Inputing $\frac{df}{d\lambda}$ instead of $f$ in the previous equation gives us
\begin{equation} \frac{d^2f}{d\lambda^2} = \{\{f,W\},W\}=D_W(D_W(f))=D_W^2(f) \end{equation}
And so on
\begin{equation} \frac{d^nf}{d\lambda^n} = D_W^n(f) \end{equation}
If $f$ takes the very simple form of the variables $q_i,p_i$ we get an expression for its derivatives
\begin{equation} \frac{d^nq_i}{d\lambda^n} = D_W^n(q_i)\ \ ;\ \ \frac{d^np_i}{d\lambda^n} = D_W^n(p_i) \end{equation}
which we can use in their Taylor representations given above
\begin{equation} q_i(\lambda) = \sum_{n=0}^\infty\frac{\lambda^n}{n!}D_W^n(q_i)\Big\rvert_{\lambda=0} = E_Wq_i \end{equation}
\begin{equation} p_i(\lambda) = \sum_{n=0}^\infty\frac{\lambda^n}{n!}D_W^n(p_i)\Big\rvert_{\lambda=0} = E_Wp_i \end{equation}
where $E_Wq_i$ and $E_Wp_i$ are the Lie series representation of $(p,q)$ around $\lambda=0$.

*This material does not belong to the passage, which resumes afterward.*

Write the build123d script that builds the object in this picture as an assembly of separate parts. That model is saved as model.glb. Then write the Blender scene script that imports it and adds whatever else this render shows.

Noting that the left-hand side of the previous equation depends on $(p,q)$ but the right hand side depends on $(p_0,q_0)=(p(0),q(0))$, we start to see where the canonical transformation to new variables is going.
In order to note that the right-hand side depends on these new variables, Ferraz-Mello rewrites the previous equation as follows:
\begin{equation} q_i = E_{W^*}q_i^* \end{equation}
\begin{equation} p_i = E_{W^*}p_i^* \end{equation}
where $(p^*,q^*)=(p_0,q_0)$ and $W^*=W(p^*,q^*)$.

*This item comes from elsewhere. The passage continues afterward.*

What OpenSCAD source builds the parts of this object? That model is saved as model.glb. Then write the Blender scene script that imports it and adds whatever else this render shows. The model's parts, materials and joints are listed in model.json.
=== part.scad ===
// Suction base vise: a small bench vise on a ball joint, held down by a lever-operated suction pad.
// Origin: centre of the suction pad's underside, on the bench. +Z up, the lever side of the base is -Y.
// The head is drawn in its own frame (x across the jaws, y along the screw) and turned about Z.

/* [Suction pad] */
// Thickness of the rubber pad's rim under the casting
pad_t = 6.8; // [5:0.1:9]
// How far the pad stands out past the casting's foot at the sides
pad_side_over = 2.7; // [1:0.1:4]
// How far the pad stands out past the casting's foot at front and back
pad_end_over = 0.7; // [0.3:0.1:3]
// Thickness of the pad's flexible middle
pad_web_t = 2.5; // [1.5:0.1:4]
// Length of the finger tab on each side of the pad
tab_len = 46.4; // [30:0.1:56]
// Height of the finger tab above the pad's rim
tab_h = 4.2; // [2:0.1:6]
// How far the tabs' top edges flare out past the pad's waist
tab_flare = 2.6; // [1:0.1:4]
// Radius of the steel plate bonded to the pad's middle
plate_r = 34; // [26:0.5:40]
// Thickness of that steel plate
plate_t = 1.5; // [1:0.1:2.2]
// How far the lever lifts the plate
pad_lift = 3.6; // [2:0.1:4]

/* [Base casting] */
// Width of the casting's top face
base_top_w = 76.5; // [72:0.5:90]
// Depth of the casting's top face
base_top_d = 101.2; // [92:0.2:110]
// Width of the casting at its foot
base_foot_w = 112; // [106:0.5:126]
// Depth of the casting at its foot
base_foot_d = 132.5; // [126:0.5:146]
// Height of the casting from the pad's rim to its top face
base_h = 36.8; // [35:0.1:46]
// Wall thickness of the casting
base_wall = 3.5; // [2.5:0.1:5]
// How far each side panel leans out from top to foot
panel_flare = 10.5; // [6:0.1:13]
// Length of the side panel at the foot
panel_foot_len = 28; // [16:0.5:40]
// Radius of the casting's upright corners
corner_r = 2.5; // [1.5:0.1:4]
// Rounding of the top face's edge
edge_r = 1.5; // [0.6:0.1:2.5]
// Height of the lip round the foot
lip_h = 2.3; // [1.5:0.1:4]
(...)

It can be shown that this procedure can be extended for any function $f=f(p,q)$ (commutation theorem), giving
\begin{equation} f = E_{W^*}f(p^*,q^*) \end{equation}
Hori's method
Everything said is frequently applied in Hori's averaging method. Ferraz-Mello does aswell in Chapter 6, where we have a Hamiltonian $H=H(J,\theta)$ which depends on "old-variables" and we seek to transform it into $H^*=H^*(J^*,\theta^*)$.
The Lie series given above are known to be canonical and are proposed as transformations, that is
\begin{equation} \theta_i = E_{W^*}\theta_i^* \end{equation}
\begin{equation} J_i = E_{W^*}J_i^* \end{equation}
\begin{equation} H = E_{W^*}H(J^*,\theta^*) \end{equation}
which is actually a tranformation from new to old variables and not the other way around, but this way ends up being of practical use.
Questions
Is the derivation given above (which uses Taylor series to arrive at Lie series) correct?
With respect to which variables are the canonical equations with the generating function $W$ defined in Hori's method? Hori himself (and other sources) defines the generating function with respect to the new variables ($(J^*,\theta^*)$ in our case), although the explanation given above requires the relation with $W$ to be with the old variables.